#### Task prompt:
Locate the line that contains "for name, shape" in the entries below, then repeat it and every following line through the line that contains "bpy.data.objects.remove(obj)", exactly, and no others.

#### Data extract:

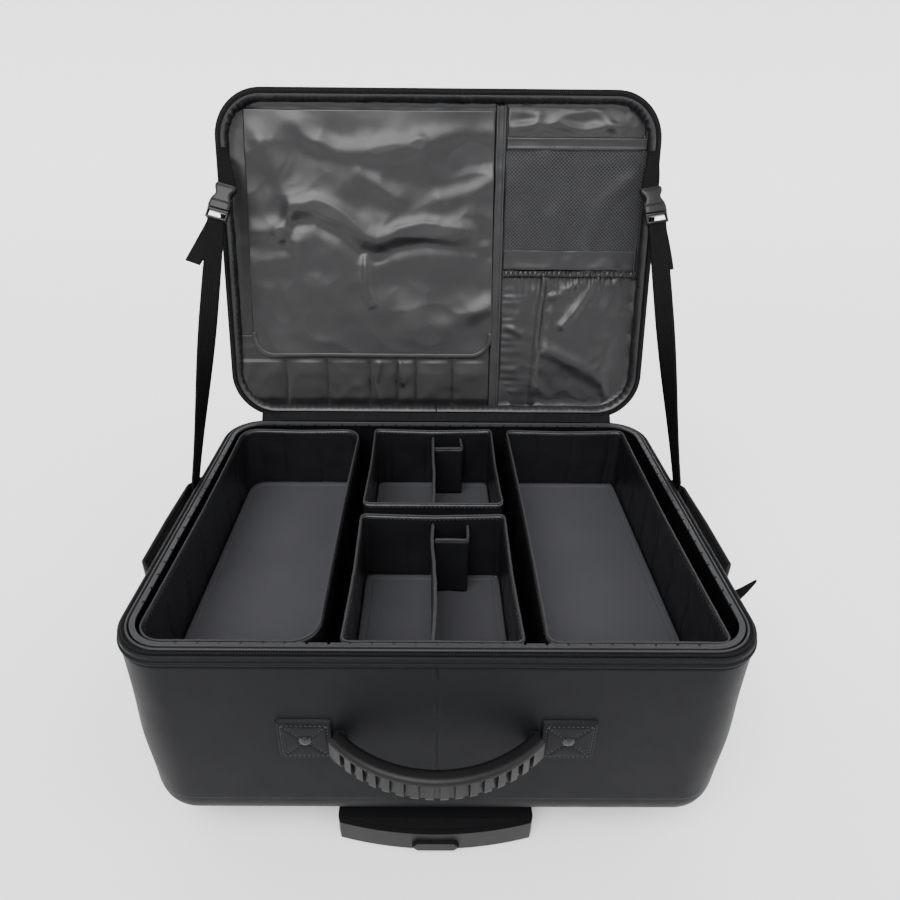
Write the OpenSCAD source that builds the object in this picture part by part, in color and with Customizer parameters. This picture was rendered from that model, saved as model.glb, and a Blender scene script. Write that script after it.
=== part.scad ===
// Rolling makeup case: soft padded body with lift-out trays, a lid held open by two
// buckled webbing straps, a carry handle, and a telescopic trolley with two wheels.
// Millimetres. +Z is up, the hinge is at the back (+Y), the floor is at z = 0.

/* [Body] */
// Outer width of the padded body
body_width = 457; // [400:1:540]
// Outer depth of the padded body, from the front wall to the hinge wall
body_depth = 341; // [300:1:400]
// Height of the body above its flat underside
body_height = 189; // [160:1:230]
// Radius of the upright corners
corner_radius = 38; // [36:1:50]
// Radius of the bottom edge
bottom_radius = 33; // [24:1:34]
// Thickness of the padded wall
wall = 9; // [7:0.5:11]
// Thickness of the sewn lining
lining = 1.5; // [1:0.1:2]

/* [Rim] */
// Height of the bead round the outer edge of a rim
bead_height = 8; // [6:0.5:10]
// How far the bead stands out from the wall
bead_proud = 1.5; // [1:0.1:2]
// Width of the zip tape on a rim
tape_width = 4.2; // [3.6:0.1:5]
// Thickness of the zip tape
tape = 0.8; // [0.6:0.1:1]
// Radius of the zip coil on its tape
coil_radius = 0.7; // [0.5:0.05:0.8]
// Radius of the piping inside the zip
piping_radius = 0.9; // [0.7:0.1:1.1]
// Height of the notched strip on the inner edge of the rim
strip_height = 1.6; // [1.2:0.1:1.7]
// Distance between two notches
notch_pitch = 15; // [10:1:20]
// Length of the back edge that the hinge takes, which has no zip
hinge_length = 350; // [300:1:360]

/* [Lid] */
// How much narrower the lid is than the body on each side
lid_inset = 1; // [0.5:0.25:2]
// Thickness of the lid
lid_thickness = 26; // [22:1:34]
// Radius of the lid's corners
lid_corner = 48; // [40:1:60]
// Angle between closed and the position that the straps allow
lid_open = 103.5; // [95:0.5:108]
// Depth of the hollow between the lid's rim and its padded lining
lid_well = 12; // [11:0.5:14]

/* [Trays] */
// Gap between the side trays and the centre trays
tray_gap = 13; // [8:1:14]
// Gap between the rear and the front centre tray
cross_gap = 12; // [8:1:24]
// Height of the trays
tray_height = 75; // [50:1:90]
// Thickness of a tray wall
tray_wall = 2.5; // [2:0.5:4]
// Depth of the rim above the tops of the trays
tray_below_rim = 1; // [1:1:20]
// Thickness of the board under the trays
deck = 5; // [3:0.5:8]

/* [Handle] */
// Distance between the two rivets of the carry handle
rivet_span = 192; // [160:1:220]
// How far the middle of the grip's axis stands off the wall
grip_arch = 30; // [26:1:40]
// Height of the grip
grip_height = 21; // [18:1:28]
// Thickness of the grip
grip_thickness = 12; // [10:1:16]
// Height of the carry handle above the flat underside
grip_level = 107; // [80:1:130]
// Length of the webbing handle on each side wall
side_handle_length = 176; // [150:1:190]

/* [Straps] */
// Width of the webbing
webbing_width = 18; // [15:1:25]
// Thickness of the webbing
webbing = 1.6; // [1.2:0.1:2]
// Distance of the upper strap ends from the lid's free edge
strap_setback = 57; // [54:1:90]
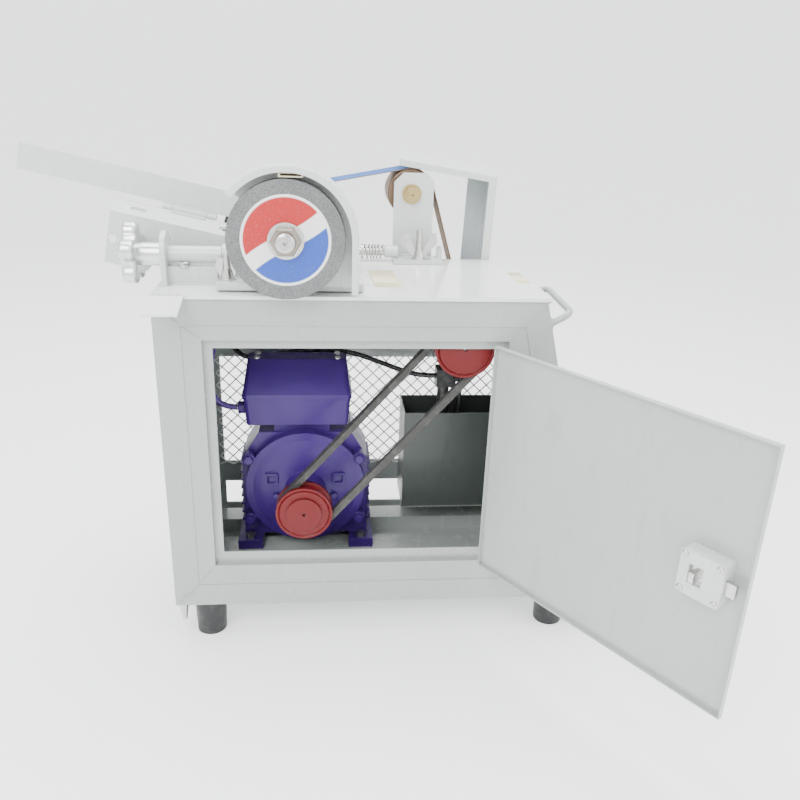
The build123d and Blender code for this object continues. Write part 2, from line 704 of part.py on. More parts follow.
with BuildPart() as contact_wheel:
    ring(spindle_x, spindle_z, belt_front - 1, belt_back + 1, contact_radius, nose_radius)
    fillet(contact_wheel.edges().filter_by(GeomType.CIRCLE).sort_by(SortBy.RADIUS)[-2:], radius=1.5)
save(contact_wheel, "contact_wheel")

washer_radius, washer = 19.0, 3.0
wheel_back = wheel_front + wheel_width
with BuildPart() as wheel_flanges:
    for y0, y1 in ((wheel_front - washer, wheel_front), (wheel_back, wheel_back + 6)):
        ring(spindle_x, spindle_z, y0, y1, washer_radius, nose_radius)
save(wheel_flanges, "wheel_flanges")

with BuildPart() as grinding_wheel:
    ring(spindle_x, spindle_z, wheel_front, wheel_back, wheel_radius, nose_radius)
    fillet(grinding_wheel.edges().filter_by(GeomType.CIRCLE).sort_by(SortBy.RADIUS)[-2:], radius=1.0)
save(grinding_wheel, "grinding_wheel")

with BuildPart() as wheel_label:
    ring(spindle_x, spindle_z, wheel_front - 0.4, wheel_front, 47.0, washer_radius + 0.1)
save(wheel_label, "wheel_label")

nut_back, nut_front = wheel_front - washer, wheel_front - washer - 9
with BuildPart() as spindle_nut:
    with BuildSketch(front_plane(nut_back)):
        with Locations((spindle_x, spindle_z)):
            RegularPolygon(16.2, 6)
    extrude(amount=nut_back - nut_front)
    chamfer(spindle_nut.faces().sort_by(Axis.Y)[0].edges(), length=1.2)
    ring(spindle_x, spindle_z, nut_front - 1, nut_back + 1, nose_radius, mode=Mode.SUBTRACT)
save(spindle_nut, "spindle_nut")

# ---------------------------------------------------------------- wheel guard and its water nozzle
guard_front, guard_back = -26.0, 12.0
guard_start = 142.0         # where the hood begins at its left tip, measured from +X
lip_radius = 68.5


def hood_outline(outer, inner, bottom):
    """A band that runs over the wheel from the left tip and straight down on the right."""
    tip = radians(guard_start)
    middle = radians(guard_start / 2)
    with BuildLine() as outline:
        a = ThreePointArc(
            (spindle_x + outer, spindle_z),
            (spindle_x + outer * cos(middle), spindle_z + outer * sin(middle)),
            (spindle_x + outer * cos(tip), spindle_z + outer * sin(tip)),
        )
        b = ThreePointArc(
            (spindle_x + inner * cos(tip), spindle_z + inner * sin(tip)),
            (spindle_x + inner * cos(middle), spindle_z + inner * sin(middle)),
            (spindle_x + inner, spindle_z),
        )
        Line(a @ 1, b @ 0)
        Polyline(b @ 1, (spindle_x + inner, bottom), (spindle_x + outer, bottom), a @ 0)
    make_face(outline.edges())


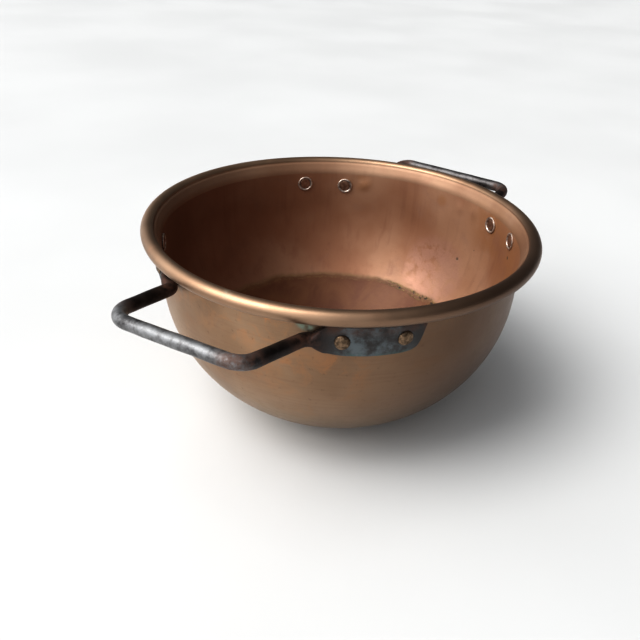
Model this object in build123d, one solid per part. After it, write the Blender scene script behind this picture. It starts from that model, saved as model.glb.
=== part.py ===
from build123d import *
import os
from math import cos, radians, sin

os.makedirs("parts", exist_ok=True)

# A copper mixing bowl with a rim rolled round an iron wire and two riveted iron handles.
# Millimetres, +Z up. The origin is the middle of the flat base, and the handles lie along X.

# ---- Driving dimensions: the bowl ----
sheet = 1.3                     # thickness of the copper
wall_radius = 142.5             # outer face of the upright wall
side_arc, side_turn = 119.0, 45.0       # radius and turn of the three arcs of the outer face
lower_arc, lower_turn = 138.0, 25.0
base_arc, base_turn = 45.0, 20.0
bead_ring_radius = 150.0        # middle of the rolled bead, from the bowl's axis
bead_height = 157.5             # the same point, above the base
bead_radius = 5.5
flare_lean = 25.0               # the wall leans out this much below the bead
flare_bend = 12.0
curl_turn = 310.0               # how far the sheet goes round the wire
wire_play = 0.05

# ---- Driving dimensions: the handles ----
rod_radius = 4.75
heel_bend = 7.0
heel_run = 5.2                  # heel's corner to the root, where the rod lies on the wall
neck_end_angle = 30.5           # where the rod is hammered down to the palm's thickness
neck_end_height = 138.5
neck_end_half_height = 8.0
palm_thickness = 3.0
palm_angle = 40.0               # middle of the palm, from the middle of the handle
palm_top = 148.0

# Azimuth of the middle between each handle's palms.
handles = {"left": 180.0, "right": -2.6}

# The rods were bent by hand, so each end has its own sizes: the grip's corner (out from the bowl's
# axis, to the side, and up) and its bend, then the root's angle from the handle, and its height.
rod_ends = {
    "left": {1: (191.5, 60.4, 150.2, 11.0, 26.6, 138.7), -1: (197.1, 46.5, 144.7, 18.0, 20.8, 139.5)},
    "right": {1: (194.4, 57.1, 147.3, 11.0, 24.0, 138.7), -1: (194.4, 58.8, 147.3, 11.0, 24.0, 138.7)},
}

# ---- Driving dimensions: the rivets and roves ----
shank_radius = 3.0
head_radius = 5.25
head_height = 2.2
dome_rise = 1.8                 # the part of that height that is domed
head_sink = 0.3                 # the head is made this much too deep, then cut to the palm
rove_radius = 7.2
rove_thickness = 1.4
seat_radius = 5.4               # mouth of the rove's countersink
tail_recess = 0.3

# Each rivet was drilled by eye: handle, end, place on the palm, angle from the handle, height.
rivets = [
    ("left", "front", "root", 33.8, 137.1),
    ("left", "front", "tip", 49.9, 138.5),
    ("left", "back", "root", -33.8, 137.6),
    ("left", "back", "tip", -49.9, 138.8),
    ("right", "front", "root", -33.9, 139.8),
    ("right", "front", "tip", -49.7, 142.0),
    ("right", "back", "root", 33.7, 137.2),
    ("right", "back", "tip", 50.0, 139.0),
]

# ---- Derived dimensions ----
palm_radius = wall_radius + palm_thickness
rove_inner_radius = wall_radius - sheet - rove_thickness
wire_radius = bead_radius - sheet - wire_play
roll_radius = bead_radius - sheet
shoulder = base_turn + lower_turn
base_radius = (
    wall_radius
    - base_arc * sin(radians(base_turn))
    - lower_arc * (sin(radians(shoulder)) - sin(radians(base_turn)))
    - side_arc * (1 - sin(radians(shoulder)))
)
roll_start_radius = bead_ring_radius - roll_radius * cos(radians(flare_lean))
roll_start_height = bead_height + roll_radius * sin(radians(flare_lean))
flare_bend_out = flare_bend * (1 - cos(radians(flare_lean)))
flare_length = (roll_start_radius - wall_radius - flare_bend_out) / sin(radians(flare_lean))
flare_start = (
    roll_start_height
    - flare_length * cos(radians(flare_lean))
    - flare_bend * sin(radians(flare_lean))
)


def sheet_line(depth):
    """One side of the sheet's section, from the axis to the curled edge: depth 0 is the outer face."""
    floor = Line((0, depth), (base_radius, depth))
    base = JernArc(floor @ 1, floor % 1, base_arc - depth, base_turn)
    lower = JernArc(base @ 1, base % 1, lower_arc - depth, lower_turn)
    side = JernArc(lower @ 1, lower % 1, side_arc - depth, side_turn)
    wall = Line(side @ 1, (wall_radius - depth, flare_start))
    bend = JernArc(wall @ 1, wall % 1, flare_bend + depth, -flare_lean)
    flare = Line(bend @ 1, bend @ 1 + (bend % 1) * flare_length)
    roll = JernArc(flare @ 1, flare % 1, roll_radius + depth, -curl_turn)
    return [floor, base, lower, side, wall, bend, flare, roll]


def make_bowl():
    """The copper sheet: flat base, three tangent arcs, upright wall, flare and rolled bead."""
    outer = sheet_line(0)
    inner = sheet_line(sheet)
    axis_end = Line(outer[0] @ 0, inner[0] @ 0)
    curled_end = Line(outer[-1] @ 1, inner[-1] @ 1)
    section = make_face(outer + inner + [axis_end, curled_end])
    return revolve(Plane.XZ * section, axis=Axis.Z)


def make_wire():
    """The iron ring that the rim is rolled round."""
    section = Pos(bead_ring_radius, bead_height) * Circle(wire_radius)
    return revolve(Plane.XZ * section, axis=Axis.Z)


def radial_plane(angle, height=0.0):
    """A plane on the bowl's axis: its X runs round the bowl, its Y up, and its Z straight out."""
    out = (cos(radians(angle)), sin(radians(angle)), 0)
    along = (-sin(radians(angle)), cos(radians(angle)), 0)
    return Plane(origin=(0, 0, height), x_dir=along, z_dir=out)


def ring(inner, outer):
    """A tube round the bowl's axis, tall enough for everything that lies on the wall."""
    tube = Cylinder(outer, 40) - Cylinder(inner, 40)
    return Pos(0, 0, palm_top - 15) * tube


def palm_outline():
    """The palm's outline, seen from outside: a full belly, a cut toe, and a waist at the root."""
    root_low = (-36.0, 131.3)
    toe_low = (33.0, 129.2)
    belly = Spline(root_low, (-20.0, 127.0), (0.0, 126.0), (20.0, 126.9), toe_low)
    toe_round = ThreePointArc(toe_low, (34.8, 131.4), (35.5, 134.5))
    toe = Line(toe_round @ 1, (38.6, palm_top))
    top = Line(toe @ 1, (-28.0, palm_top))
    root_top = Line(top @ 1, (-38.5, 143.0))
    root_end = Line(root_top @ 1, root_low)
    return make_face([belly, toe_round, toe, top, root_top, root_end])


def make_palm(root_angle, root_height):
    """The flattened end on the +Y side of a handle at azimuth 0, curved to the wall, with its neck."""
    blank = extrude(radial_plane(palm_angle) * palm_outline(), palm_radius + 10)
    palm = blank & ring(wall_radius, palm_radius)
    rod_end = radial_plane(root_angle, root_height).offset(wall_radius + rod_radius)
    flat_end = radial_plane(neck_end_angle, neck_end_height).offset(wall_radius + palm_thickness / 2)
    round_face = Plane(rod_end.origin, x_dir=rod_end.z_dir, z_dir=rod_end.x_dir) * Circle(rod_radius)
    flat_face = Plane(flat_end.origin, x_dir=flat_end.z_dir, z_dir=flat_end.x_dir) * Ellipse(
        palm_thickness / 2, neck_end_half_height
    )
    return palm + loft([round_face, flat_face])


def rod_half(side, reach, along, height, bend, root_angle, root_height):
    """The rod's corners on one side of the handle, root, heel and grip, and the last two's bends."""
    rest = wall_radius + rod_radius
    out = cos(radians(root_angle))
    across = sin(radians(root_angle))
    root = (rest * out, side * rest * across, root_height)
    heel = (root[0] + heel_run * across, root[1] - side * heel_run * out, root_height)
    return [root, heel, (reach, side * along, height)], [heel_bend, bend]


def make_handle(azimuth, ends):
    """One handle: the bent rod, and the two palms that it was hammered out to."""
    first, first_bends = rod_half(-1, *ends[-1])
    last, last_bends = rod_half(1, *ends[1])
    path = FilletPolyline(*(first + last[::-1]), radius=first_bends + last_bends[::-1])
    start = Plane(path @ 0, z_dir=path % 0)
    rod = sweep(start * Circle(rod_radius), path=path)
    palm = make_palm(*ends[1][4:])
    other_palm = mirror(make_palm(*ends[-1][4:]), Plane.XZ)
    handle = rod + palm + other_palm
    return Rot(0, 0, azimuth) * (handle - ring(wall_radius - 20, wall_radius))


def shank(length_from, length_to):
    """A round bar along the plane's Z between two distances from the bowl's axis."""
    length = length_to - length_from
    return Pos(0, 0, length_from + length / 2) * Cylinder(shank_radius, length)


def make_rivet():
    """A rivet along Z: domed head on the palm, shank, and the tail spread in the rove's seat."""
    tail_start = rove_inner_radius + tail_recess
    tail_depth = wall_radius - sheet - tail_start
    tail_radius = shank_radius + (seat_radius - shank_radius) * tail_depth / rove_thickness
    tail = Pos(0, 0, tail_start + tail_depth / 2) * Cone(tail_radius, shank_radius, tail_depth)
    foot = palm_radius - head_sink
    crown = palm_radius + head_height
    slug = Pos(0, 0, (foot + crown) / 2) * Cylinder(head_radius, crown - foot)
    ball_radius = (head_radius**2 + dome_rise**2) / (2 * dome_rise)
    head = slug & (Pos(0, 0, crown - ball_radius) * Sphere(ball_radius))
    return tail + shank(tail_start + tail_depth, palm_radius + 1), head


def make_rove():
    """The burr under the tail: a round washer with a countersunk seat."""
    disc = Pos(0, 0, wall_radius - 2) * Cylinder(rove_radius, 6)
    seat = Pos(0, 0, rove_inner_radius + rove_thickness / 2) * Cone(
        seat_radius, shank_radius, rove_thickness
    )
    mouth = Pos(0, 0, rove_inner_radius - 1) * Cylinder(seat_radius, 2)
    return disc - seat - mouth - shank(wall_radius - 3, wall_radius + 3)


# ---- Assembly ----
nodes = {"bowl_shell": make_bowl(), "rim_wire": make_wire()}
for side, azimuth in handles.items():
    nodes[side + "_handle"] = make_handle(azimuth, rod_ends[side])

palm_side = ring(wall_radius - 40, palm_radius)
rove_layer = ring(rove_inner_radius, wall_radius - sheet)
for side, end, place, angle, height in rivets:
    name = side + "_" + end + "_" + place
    plane = radial_plane(handles[side] + angle, height)
    body, head = make_rivet()
    hole = plane.location * shank(wall_radius - 10, palm_radius + 2)
    nodes["bowl_shell"] -= hole
    nodes[side + "_handle"] -= hole
    nodes["rivet_" + name] = plane.location * body + (plane.location * head - palm_side)
    nodes["rove_" + name] = (plane.location * make_rove()) & rove_layer

for name, shape in nodes.items():
    shape = shape.solid()
    shape.label = name
    export_step(shape, "parts/" + name + ".step")
    print(name, round(shape.volume, 1), "mm3")
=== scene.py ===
from math import atan2, cos, degrees, pi, radians, sin

import bpy
import numpy as np
from mathutils import Matrix, Vector, noise


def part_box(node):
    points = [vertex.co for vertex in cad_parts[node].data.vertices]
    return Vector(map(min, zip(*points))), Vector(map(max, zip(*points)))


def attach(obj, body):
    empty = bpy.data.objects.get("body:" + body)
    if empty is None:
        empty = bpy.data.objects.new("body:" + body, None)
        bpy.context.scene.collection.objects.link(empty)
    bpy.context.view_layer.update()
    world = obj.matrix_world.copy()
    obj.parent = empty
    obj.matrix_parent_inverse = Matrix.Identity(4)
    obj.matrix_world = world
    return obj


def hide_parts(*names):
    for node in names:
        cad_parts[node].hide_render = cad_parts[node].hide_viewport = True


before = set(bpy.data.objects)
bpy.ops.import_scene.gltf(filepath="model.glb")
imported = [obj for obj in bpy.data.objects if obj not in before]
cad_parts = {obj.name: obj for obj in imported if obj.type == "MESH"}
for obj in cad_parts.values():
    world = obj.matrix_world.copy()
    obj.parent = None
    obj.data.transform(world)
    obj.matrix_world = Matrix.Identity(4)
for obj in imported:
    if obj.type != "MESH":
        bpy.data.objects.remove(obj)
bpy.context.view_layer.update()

# A copper mixing bowl with a wired rim and two riveted iron handles, in metres, +Z up.
# The handles lie along X: left_handle at -X, right_handle at +X. Angles are in degrees.

# ---- Sizes read from the frame ----
bowl_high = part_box("bowl_shell")[1]
wire_low, wire_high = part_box("rim_wire")
wire_radius = (wire_high.z - wire_low.z) / 2
bead_height = (wire_high.z + wire_low.z) / 2
bead_ring = wire_high.x - wire_radius
bead_radius = bowl_high.z - bead_height
rim_height = bowl_high.z

# ---- Sizes of the bowl, as in the CAD model ----
sheet = 0.0013
wall_radius = 0.1425
wall_arcs = ((0.045, 20.0), (0.138, 25.0), (0.119, 45.0))   # radius and turn, from the base up
flare_lean = 25.0
flare_bend = 0.012
curl_turn = 310.0
crease_depth = 0.00055          # of the groove inside, where the flare turns into the bead

# The errors of a hand-raised bowl at the rim: waves round it, metres, and phase.
out_of_round = ((2, 0.00045, 0.7), (3, 0.00022, 2.0), (5, 0.00012, 0.4))
out_of_level = ((2, 0.00030, 1.9), (3, 0.00018, 0.3))

# ---- Sizes of the handles ----
rod_radius = 0.00475
heel_bend = 0.007
heel_run = 0.0052               # from the heel's corner to the root, along the wall
neck_end = 31.0                 # angle from the handle's middle where the rod is hammered flat
palm_thickness = 0.003
palm_radius = wall_radius + palm_thickness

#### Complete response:
for name, shape in nodes.items():
    shape = shape.solid()
    shape.label = name
    export_step(shape, "parts/" + name + ".step")
    print(name, round(shape.volume, 1), "mm3")
=== scene.py ===
from math import atan2, cos, degrees, pi, radians, sin

import bpy
import numpy as np
from mathutils import Matrix, Vector, noise


def part_box(node):
    points = [vertex.co for vertex in cad_parts[node].data.vertices]
    return Vector(map(min, zip(*points))), Vector(map(max, zip(*points)))


def attach(obj, body):
    empty = bpy.data.objects.get("body:" + body)
    if empty is None:
        empty = bpy.data.objects.new("body:" + body, None)
        bpy.context.scene.collection.objects.link(empty)
    bpy.context.view_layer.update()
    world = obj.matrix_world.copy()
    obj.parent = empty
    obj.matrix_parent_inverse = Matrix.Identity(4)
    obj.matrix_world = world
    return obj


def hide_parts(*names):
    for node in names:
        cad_parts[node].hide_render = cad_parts[node].hide_viewport = True


before = set(bpy.data.objects)
bpy.ops.import_scene.gltf(filepath="model.glb")
imported = [obj for obj in bpy.data.objects if obj not in before]
cad_parts = {obj.name: obj for obj in imported if obj.type == "MESH"}
for obj in cad_parts.values():
    world = obj.matrix_world.copy()
    obj.parent = None
    obj.data.transform(world)
    obj.matrix_world = Matrix.Identity(4)
for obj in imported:
    if obj.type != "MESH":
        bpy.data.objects.remove(obj)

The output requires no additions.